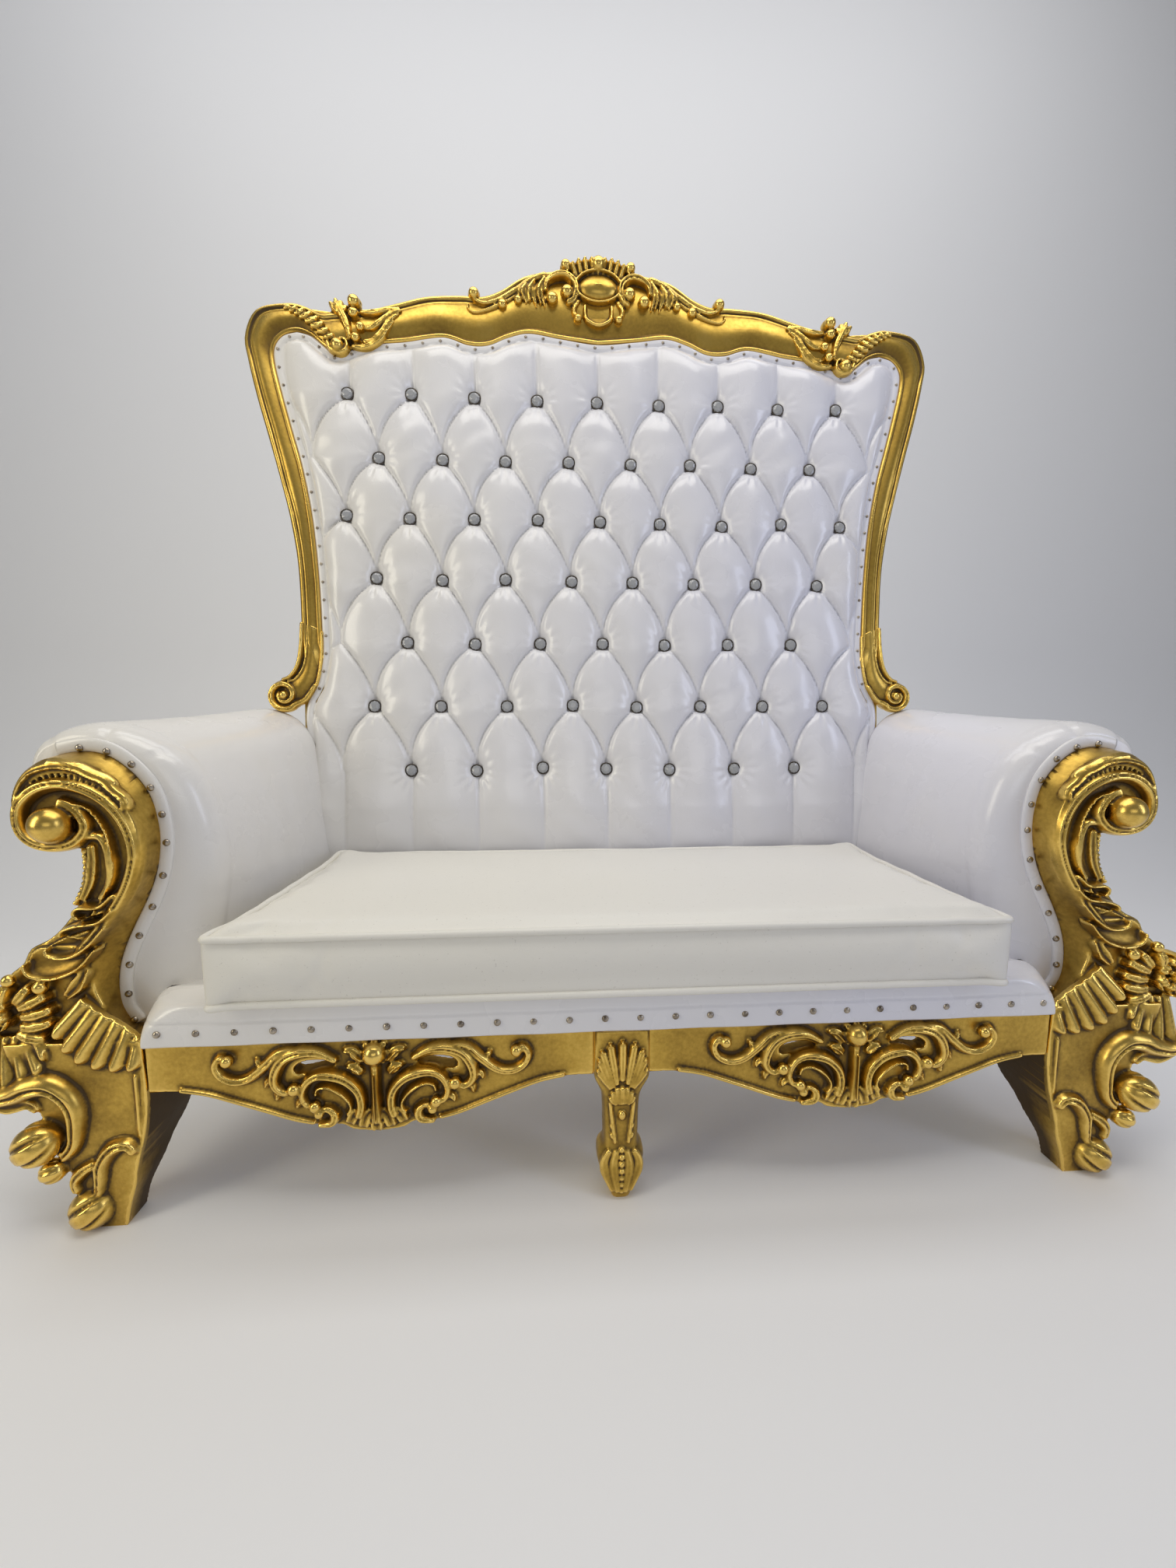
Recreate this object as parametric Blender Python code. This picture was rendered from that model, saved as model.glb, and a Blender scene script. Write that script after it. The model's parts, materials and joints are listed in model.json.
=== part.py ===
"""A two-seat throne: gilded carved frame, tufted back, rolled arms and a loose box cushion.

Metres, +Z up, front towards -Y, +X to the right as seen from the front.
The origin is on the floor, under the middle of the whole throne.
"""
import bpy
import bmesh
import numpy as np
from math import cos, pi, sin

# Driving sizes of the whole throne
HEIGHT = 1.845
DEPTH = 0.64
APRON_HALF_RUN = 0.772
APRON_TOP = 0.31
ARM_HEIGHT = 0.783
BACK_HALF_WIDTH = 0.765

# Thicknesses and setbacks, measured back from the cushion's front face
FRONT = -DEPTH / 2
ARM_FACE = FRONT + 0.075
ARM_PLATE = 0.040
APRON_FACE = FRONT + 0.055
APRON_THICKNESS = 0.030
DECK_FACE = FRONT + 0.040
BACK_FACE = FRONT + 0.437
BACK_PIVOT_HEIGHT = 0.55
BACK_RAKE = 0.10
BACK_FRAME_THICKNESS = 0.060
BACK_PAD_THICKNESS = 0.044
BACK_COVER_THICKNESS = 0.010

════

What you will do:
Can you reproduce all the material exactly?

Result of this exercise:
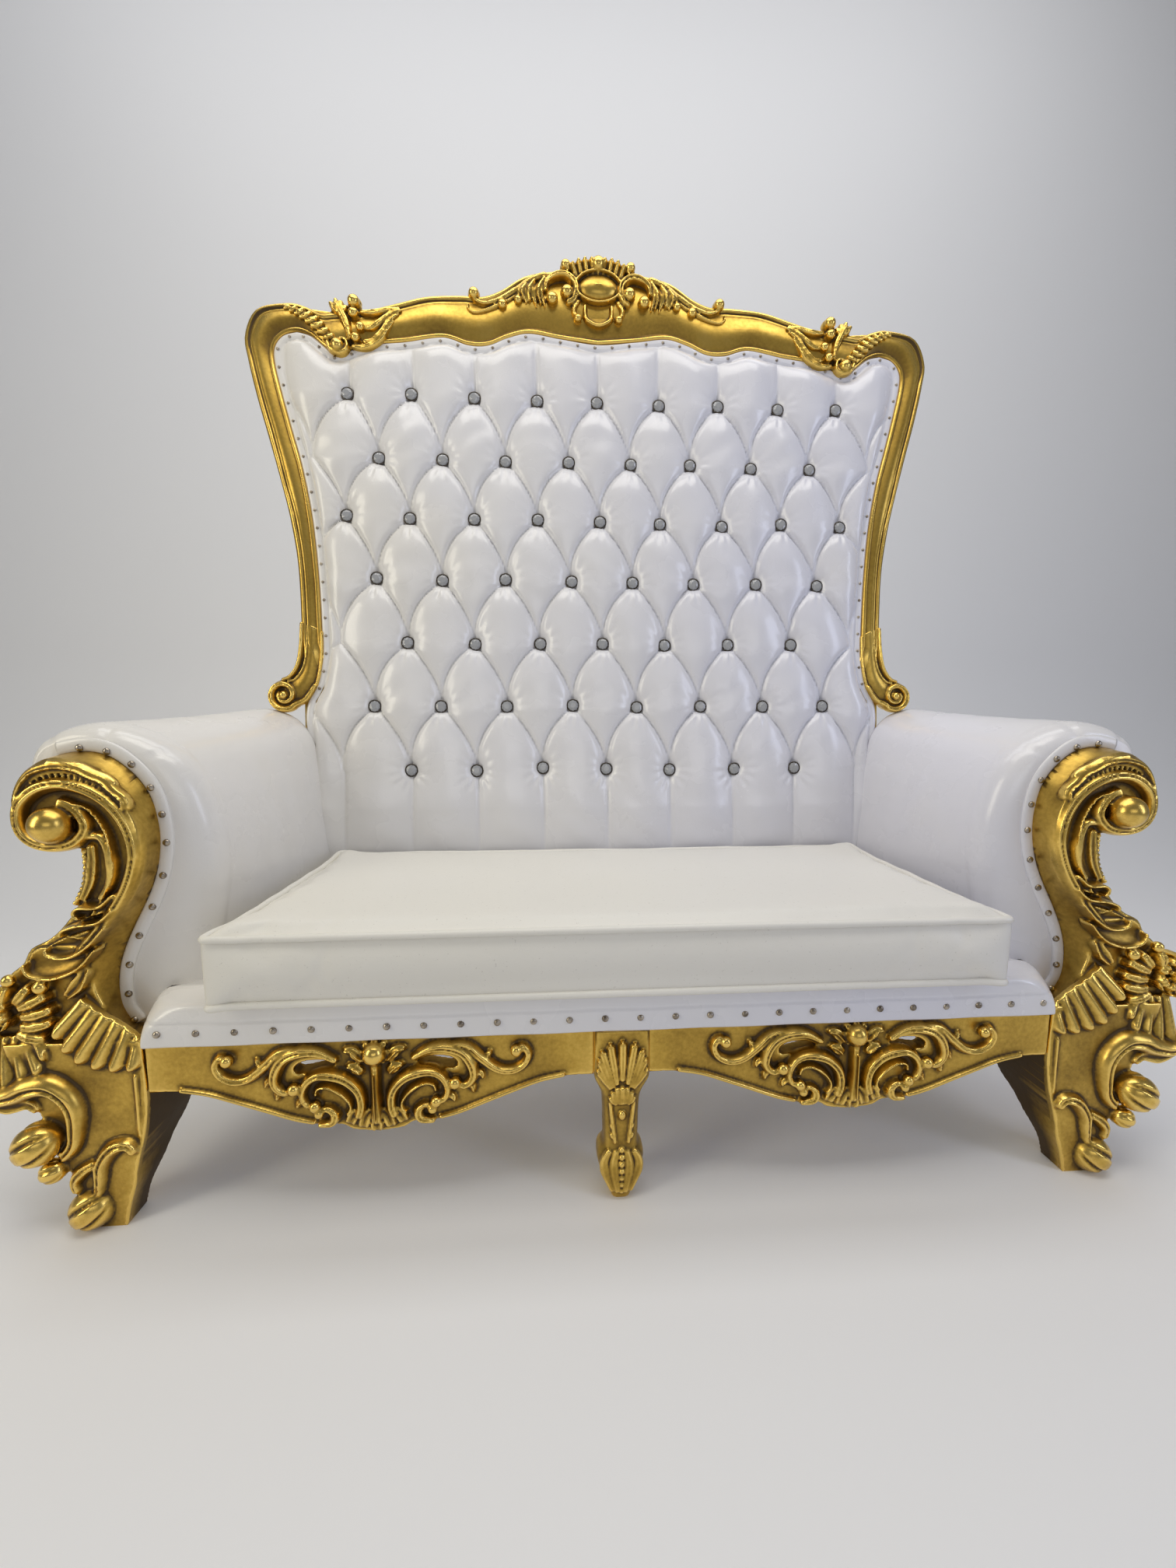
Recreate this object as parametric Blender Python code. This picture was rendered from that model, saved as model.glb, and a Blender scene script. Write that script after it. The model's parts, materials and joints are listed in model.json.
=== part.py ===
"""A two-seat throne: gilded carved frame, tufted back, rolled arms and a loose box cushion.

Metres, +Z up, front towards -Y, +X to the right as seen from the front.
The origin is on the floor, under the middle of the whole throne.
"""
import bpy
import bmesh
import numpy as np
from math import cos, pi, sin

# Driving sizes of the whole throne
HEIGHT = 1.845
DEPTH = 0.64
APRON_HALF_RUN = 0.772
APRON_TOP = 0.31
ARM_HEIGHT = 0.783
BACK_HALF_WIDTH = 0.765

# Thicknesses and setbacks, measured back from the cushion's front face
FRONT = -DEPTH / 2
ARM_FACE = FRONT + 0.075
ARM_PLATE = 0.040
APRON_FACE = FRONT + 0.055
APRON_THICKNESS = 0.030
DECK_FACE = FRONT + 0.040
BACK_FACE = FRONT + 0.437
BACK_PIVOT_HEIGHT = 0.55
BACK_RAKE = 0.10
BACK_FRAME_THICKNESS = 0.060
BACK_PAD_THICKNESS = 0.044
BACK_COVER_THICKNESS = 0.010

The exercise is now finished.